Commercial nursery growers have the opportunity to put water conservation best practices to work for their businesses and their customers.

  • Establish trees, shrubs and plants in healthy soil with the right balance of organic matter and minerals for retaining moisture. For every one percent of organic matter content, the soil can hold 16,500 gallons of plant-available water per acre of soil down to one-foot deep
  • Mow grass between planted rows to 3-4” to help retain moisture and minimize stress during dry spells
  • Irrigate early in the morning to minimize evaporation
  • Install drip or sub-irrigation for most efficient watering at soil surface or root level
  • Fix those leaks in your irrigation system!
  • Grow native trees and plantings that are naturally drought tolerant
  • Follow water conservation best practices for greenhouses if your operation includes them
  • Share your water conservation program and best practices with your customers (commercial and residential) via literature and growing tips
vegetable and crop farms

Both small and large-scale vegetable and crop farms rely on adequate water throughout the life and growth stages of the plants. Through careful observation, soil management and timing, farmers can ensure crops get the necessary amount of water at each life stage while also practicing effective water conservation.

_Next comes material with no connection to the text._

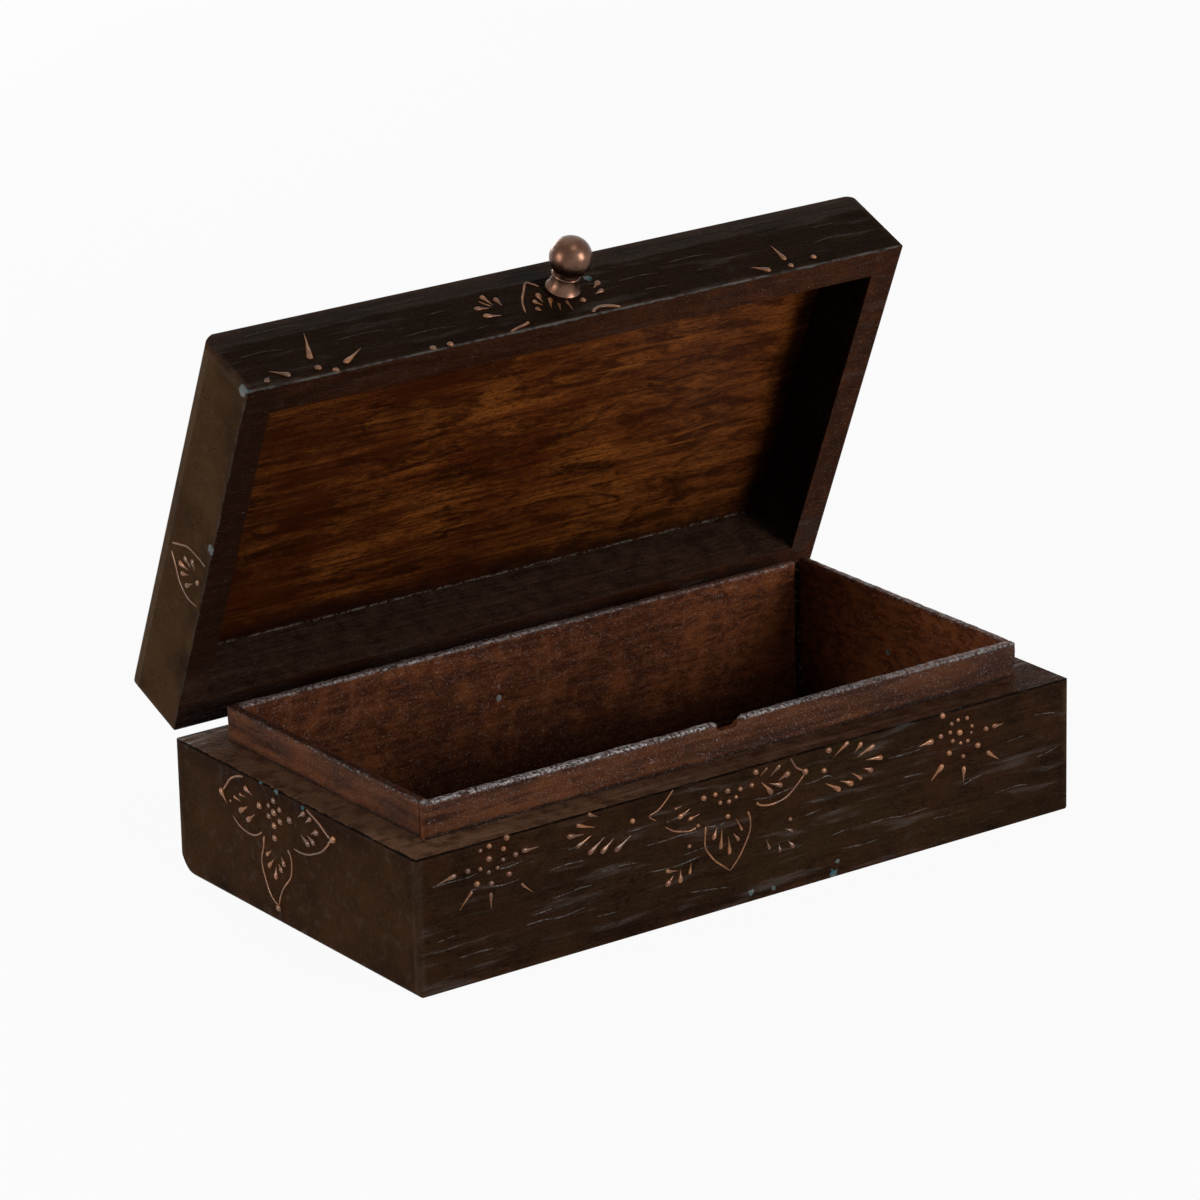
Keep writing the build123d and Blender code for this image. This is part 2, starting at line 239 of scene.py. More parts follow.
def board_material(name, on_lid, spots, glossy=False):
    """Old paint outside and stain inside, told apart by where a point lies on the board, in millimetres."""
    s = Shader(name)
    height = (lid_height if on_lid else base_height) / MM
    if on_lid:
        home = s.mapped(s.place, (MM, MM, MM), (-lid_open, 0, 0), rim_centre, "TEXTURE")
    else:
        home = s.mapped(s.place, (MM, MM, MM), kind="TEXTURE")
    x, y, z = s.split(home)[:3]
    to_end = s.math("SUBTRACT", half_length / MM, s.math("ABSOLUTE", x))
    to_side = s.math("SUBTRACT", half_depth / MM, s.math("ABSOLUTE", y))
    to_flat = s.math("SUBTRACT", height, z) if on_lid else z
    to_rim = z if on_lid else s.math("SUBTRACT", height, z)

    # Painted where the point is on an outer face, with a ragged border at the rim
    ragged = s.noise(home, 0.22, 5, 0.65)
    depth_in = s.math("MINIMUM", s.math("MINIMUM", to_end, to_side), to_flat)
    painted = s.step(s.math("SUBTRACT", s.math("MULTIPLY_ADD", ragged, 1.6, -0.2), depth_in), -0.1, 0.25)
    on_end = s.step(to_end, 0.5, 1.5, 1.0, 0.0)

    # Nearness to the outer edges
    near = s.math("MAXIMUM", s.math("MINIMUM", to_end, to_side),
                  s.math("MINIMUM", s.math("MAXIMUM", to_end, to_side), s.math("MINIMUM", to_flat, to_rim)))
    rub_width = s.math("MULTIPLY_ADD", ragged, 5.0, -1.2)
    rubbed = s.step(s.math("SUBTRACT", near, rub_width), -0.6, 0.8, 1.0, 0.0)

    # Grain, wrinkles and crackle of the paint
    ridges = long_streaks(s, home, 26, 2.6, 6)
    swells = long_streaks(s, home, 30, 4.2, 3, 0.4)
    crackle = crests(s, long_streaks(s, home, 12, 2.2, 3, 0.8), 0.018)
    crackle = s.math("MULTIPLY", crackle, s.step(s.noise(home, 0.09, 2, 0.5), 0.42, 0.6))
    clouds = s.noise(home, 0.035, 5, 0.62)
    mottle = s.noise(home, 0.16, 5, 0.65)
    pores = s.noise(s.mapped(home, scale=(0.5, 2.2, 2.2)), 1.0, 4, 0.65)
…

  • Invest in a soil tensiometer ($75-$100) to measure and monitor soil moisture
  • Add organic matter to the soil. It is estimated that for each percent of soil organic matter, water holding capacity increases by approximately ½” per foot of soil depth
  • Use organic mulch on top of soil and around plants to enhance soil water retention and deter weeds (that rob crops of precious water)
  • To avoid run-off, set irrigation rate to match soil infiltration and percolation rates. If the irrigation rate exceeds the infiltration and percolation rates, water will puddle on top and evaporate
  • Time sprinklers so foliage can dry rapidly when irrigation is complete, usually in the morning.  
  • Install drip or sub-surface drip systems for most efficient irrigation
  • Fix those leaks in irrigation system pipes!